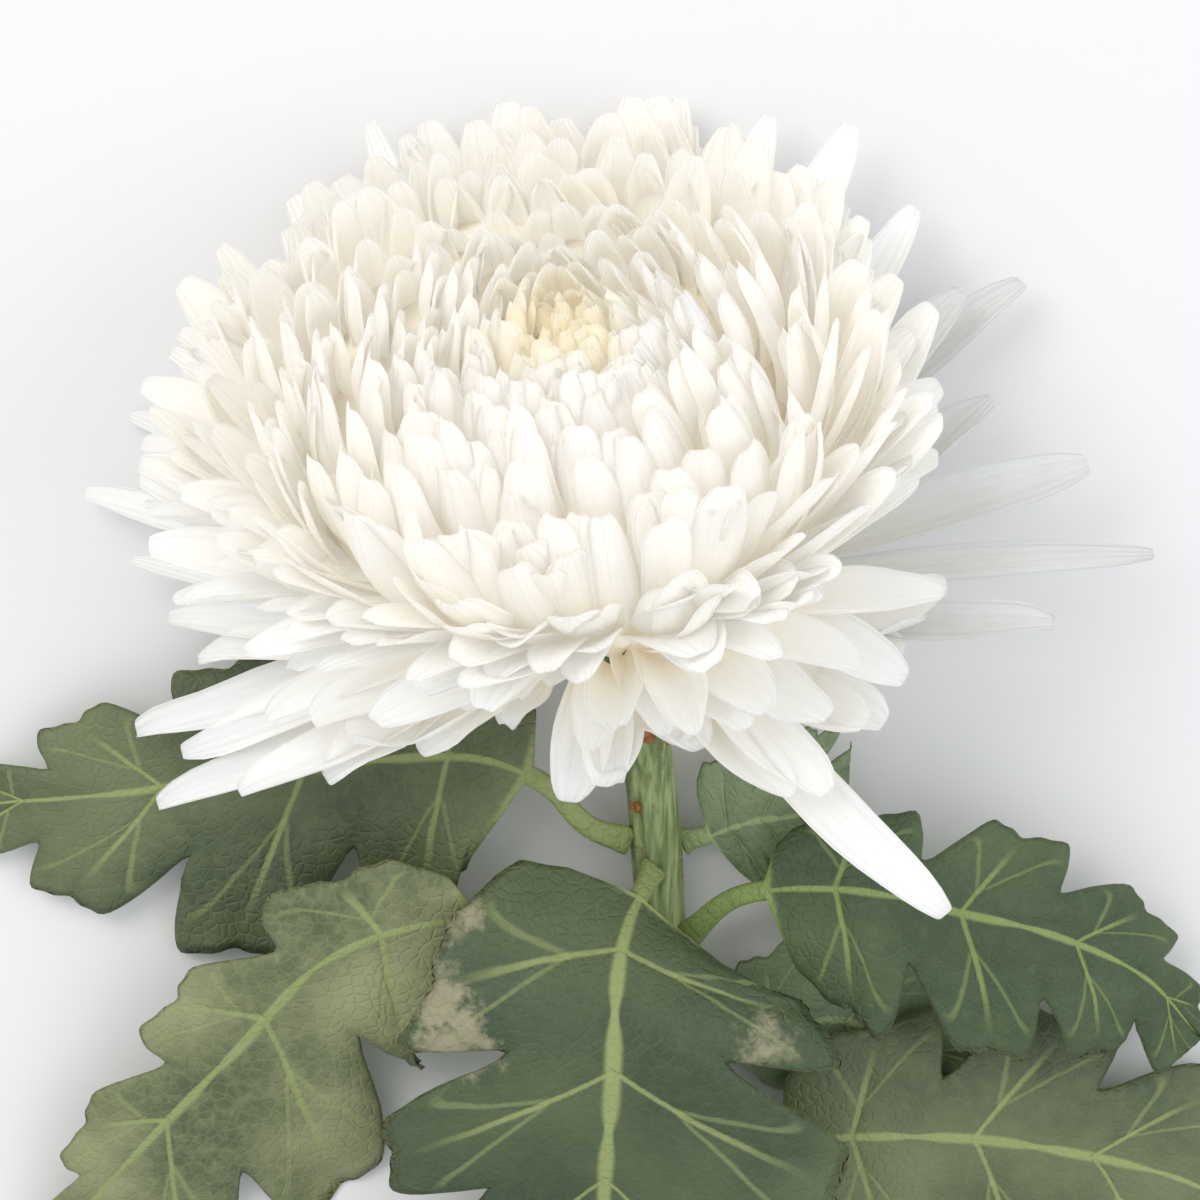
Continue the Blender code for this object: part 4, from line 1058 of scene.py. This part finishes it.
def leaf_finish(name, dark, light, lime, scuffs=()):
    """Leaf green for one leaf: its dark and light tones, its vein colour and its dry scuffed spots."""
    material, shader, bench = finish_named(name, 0.42, 0.45)
    across, along = bench.plan()
    where = bench.place()
    under = bench.stored("under")
    off = bench.function("ABSOLUTE", across - 0.5) * 2
    wobble = (bench.spots(where, 120, 2) - 0.5) * 0.02
    phase = along * LOBES + wobble * 2
    gap = bench.function("ABSOLUTE", phase - bench.function("FLOOR", phase) - 0.5) / LOBES
    in_blade = bench.smooth(along, -0.04, 0.01)
    midrib = 1 - bench.smooth(off * (1.25 - 0.55 * along), 0.02, 0.055)
    side_vein = (1 - bench.smooth(gap, 0.0025, 0.0085)) * (1 - bench.smooth(off, 0.45, 0.95))
    fork = bench.function("ABSOLUTE", gap - (off - 0.25) * 0.13)
    small_vein = (1 - bench.smooth(fork, 0.002, 0.007)) * bench.smooth(off, 0.25, 0.35) * (1 - bench.smooth(off, 0.7, 0.95))
    edges = bench.node("ShaderNodeTexVoronoi", {"feature": "DISTANCE_TO_EDGE"}, {"Vector": where, "Scale": 560.0})
    net = 1 - bench.smooth(edges, 0.02, 0.16)
    broad = bench.spots(where, 38, 3)
    fine = bench.spots(where, 420, 2)
    green = bench.blend(bench.smooth(broad, 0.32, 0.72), dark, light)
    green = bench.blend(bench.smooth(fine, 0.35, 0.75) * 0.3, green, light)
    green = bench.blend(net * 0.16, green, light)
    vein = bench.clamp(side_vein * 0.85 + small_vein * 0.45)
    green = bench.blend(vein * in_blade, green, lime)
    green = bench.blend(bench.clamp(midrib + (1 - in_blade)), green, lime)
    margin = bench.smooth(off, 0.955, 1.0)
    green = bench.blend(margin * 0.5, green, (0.22, 0.24, 0.09))
    for spot, size in scuffs:
        gone = bench.node("ShaderNodeVectorMath", {"operation": "DISTANCE"}, {0: where, 1: spot}, out=1)
        patch = bench.smooth(bench.spots(where, 260, 4, 0.7) * 1.5 - gone / size, 0.0, 0.45)
        green = bench.blend(patch * 0.75, green, (0.34, 0.31, 0.20))
    pale = bench.blend(bench.smooth(fine, 0.3, 0.7), (0.235, 0.31, 0.165), (0.30, 0.38, 0.22))
    pale = bench.blend(bench.clamp(midrib + vein + net * 0.3), pale, (0.42, 0.50, 0.26))
    feed(shader, "Base Color", bench.blend(under, green, pale))
    feed(shader, "Roughness", 0.40 + 0.22 * fine + 0.12 * under)
    relief(bench, shader, fine * 0.3 + net * -0.35 + vein * -0.6, 0.00035, 0.8)
    return material


def grow_leaves():
    _, stem_line, stem_length = stem_line_mesh(220)
    scuffs = tuple(
        ((Vector(spot) * 0.001 + LAYOUT_SHIFT)[:], size * 0.001)
        for spot, size in (((-14, -98, 24), 8), ((-13, -118, 24), 11), ((-16, -112, 24), 9), ((32, -119, 24), 8))
    )
    lime = (0.27, 0.32, 0.12)
    front = leaf_finish("leaf_front_green", (0.036, 0.062, 0.026), (0.085, 0.118, 0.052), lime, scuffs)
    # The lower-left leaf's light olive patches are a painted sheen, lighter than the other leaves' greens.
    side = leaf_finish("leaf_sheen_lit_green", (0.080, 0.105, 0.046), (0.300, 0.320, 0.160), lime)
    back = leaf_finish("leaf_back_green", (0.034, 0.062, 0.024), (0.090, 0.130, 0.055), (0.22, 0.30, 0.09))
    low = leaf_finish("leaf_low_green", (0.050, 0.074, 0.034), (0.150, 0.180, 0.085), lime)
    pale = leaf_finish("leaf_pale_green", (0.130, 0.190, 0.095), (0.255, 0.320, 0.180), (0.34, 0.42, 0.20))
    finishes = {"leaf_1": front, "leaf_2": side, "leaf_3": low, "leaf_5": low, "leaf_6": pale, "leaf_7": pale}
    for seed, shape in enumerate(LEAVES):
        mesh = leaf_sheet(stem_line, stem_length, shape, seed)
        mesh.materials.append(finishes.get(shape[0], back))
        leaf = bpy.data.objects.new(shape[0] + "_blade", mesh)
        bpy.context.scene.collection.objects.link(leaf)
        fitted(leaf, "leaf", shape[0])


grow_leaves()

▶ Written problem:
Every line of the data above should be copied exactly.

▶ Task answer:
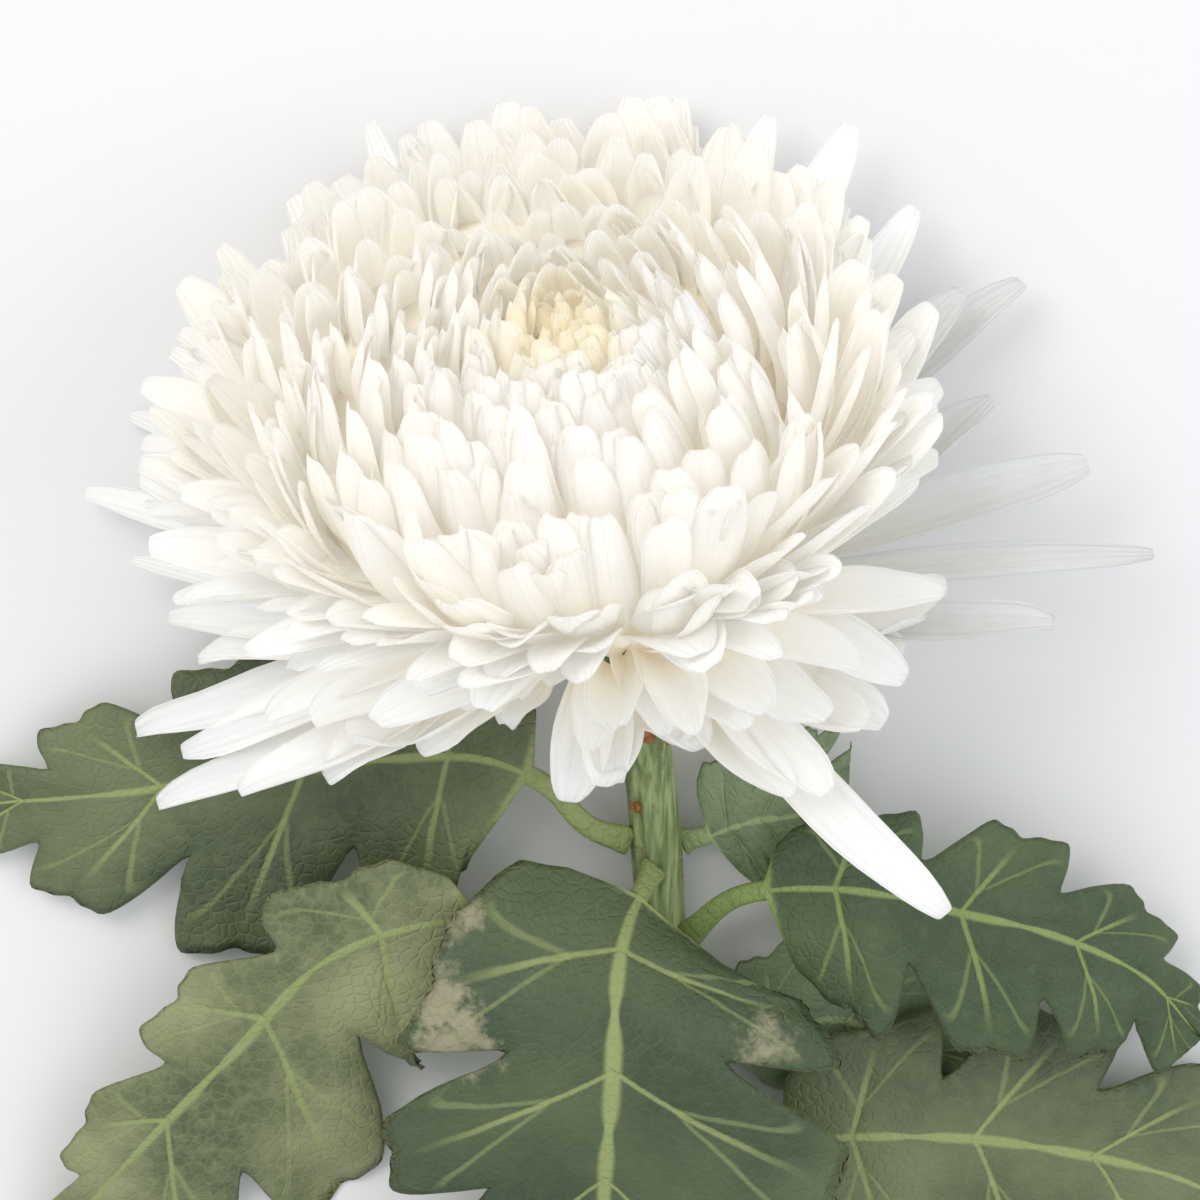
Continue the Blender code for this object: part 4, from line 1058 of scene.py. This part finishes it.
def leaf_finish(name, dark, light, lime, scuffs=()):
    """Leaf green for one leaf: its dark and light tones, its vein colour and its dry scuffed spots."""
    material, shader, bench = finish_named(name, 0.42, 0.45)
    across, along = bench.plan()
    where = bench.place()
    under = bench.stored("under")
    off = bench.function("ABSOLUTE", across - 0.5) * 2
    wobble = (bench.spots(where, 120, 2) - 0.5) * 0.02
    phase = along * LOBES + wobble * 2
    gap = bench.function("ABSOLUTE", phase - bench.function("FLOOR", phase) - 0.5) / LOBES
    in_blade = bench.smooth(along, -0.04, 0.01)
    midrib = 1 - bench.smooth(off * (1.25 - 0.55 * along), 0.02, 0.055)
    side_vein = (1 - bench.smooth(gap, 0.0025, 0.0085)) * (1 - bench.smooth(off, 0.45, 0.95))
    fork = bench.function("ABSOLUTE", gap - (off - 0.25) * 0.13)
    small_vein = (1 - bench.smooth(fork, 0.002, 0.007)) * bench.smooth(off, 0.25, 0.35) * (1 - bench.smooth(off, 0.7, 0.95))
    edges = bench.node("ShaderNodeTexVoronoi", {"feature": "DISTANCE_TO_EDGE"}, {"Vector": where, "Scale": 560.0})
    net = 1 - bench.smooth(edges, 0.02, 0.16)
    broad = bench.spots(where, 38, 3)
    fine = bench.spots(where, 420, 2)
    green = bench.blend(bench.smooth(broad, 0.32, 0.72), dark, light)
    green = bench.blend(bench.smooth(fine, 0.35, 0.75) * 0.3, green, light)
    green = bench.blend(net * 0.16, green, light)
    vein = bench.clamp(side_vein * 0.85 + small_vein * 0.45)
    green = bench.blend(vein * in_blade, green, lime)
    green = bench.blend(bench.clamp(midrib + (1 - in_blade)), green, lime)
    margin = bench.smooth(off, 0.955, 1.0)
    green = bench.blend(margin * 0.5, green, (0.22, 0.24, 0.09))
    for spot, size in scuffs:
        gone = bench.node("ShaderNodeVectorMath", {"operation": "DISTANCE"}, {0: where, 1: spot}, out=1)
        patch = bench.smooth(bench.spots(where, 260, 4, 0.7) * 1.5 - gone / size, 0.0, 0.45)
        green = bench.blend(patch * 0.75, green, (0.34, 0.31, 0.20))
    pale = bench.blend(bench.smooth(fine, 0.3, 0.7), (0.235, 0.31, 0.165), (0.30, 0.38, 0.22))
    pale = bench.blend(bench.clamp(midrib + vein + net * 0.3), pale, (0.42, 0.50, 0.26))
    feed(shader, "Base Color", bench.blend(under, green, pale))
    feed(shader, "Roughness", 0.40 + 0.22 * fine + 0.12 * under)
    relief(bench, shader, fine * 0.3 + net * -0.35 + vein * -0.6, 0.00035, 0.8)
    return material


def grow_leaves():
    _, stem_line, stem_length = stem_line_mesh(220)
    scuffs = tuple(
        ((Vector(spot) * 0.001 + LAYOUT_SHIFT)[:], size * 0.001)
        for spot, size in (((-14, -98, 24), 8), ((-13, -118, 24), 11), ((-16, -112, 24), 9), ((32, -119, 24), 8))
    )
    lime = (0.27, 0.32, 0.12)
    front = leaf_finish("leaf_front_green", (0.036, 0.062, 0.026), (0.085, 0.118, 0.052), lime, scuffs)
    # The lower-left leaf's light olive patches are a painted sheen, lighter than the other leaves' greens.
    side = leaf_finish("leaf_sheen_lit_green", (0.080, 0.105, 0.046), (0.300, 0.320, 0.160), lime)
    back = leaf_finish("leaf_back_green", (0.034, 0.062, 0.024), (0.090, 0.130, 0.055), (0.22, 0.30, 0.09))
    low = leaf_finish("leaf_low_green", (0.050, 0.074, 0.034), (0.150, 0.180, 0.085), lime)
    pale = leaf_finish("leaf_pale_green", (0.130, 0.190, 0.095), (0.255, 0.320, 0.180), (0.34, 0.42, 0.20))
    finishes = {"leaf_1": front, "leaf_2": side, "leaf_3": low, "leaf_5": low, "leaf_6": pale, "leaf_7": pale}
    for seed, shape in enumerate(LEAVES):
        mesh = leaf_sheet(stem_line, stem_length, shape, seed)
        mesh.materials.append(finishes.get(shape[0], back))
        leaf = bpy.data.objects.new(shape[0] + "_blade", mesh)
        bpy.context.scene.collection.objects.link(leaf)
        fitted(leaf, "leaf", shape[0])


grow_leaves()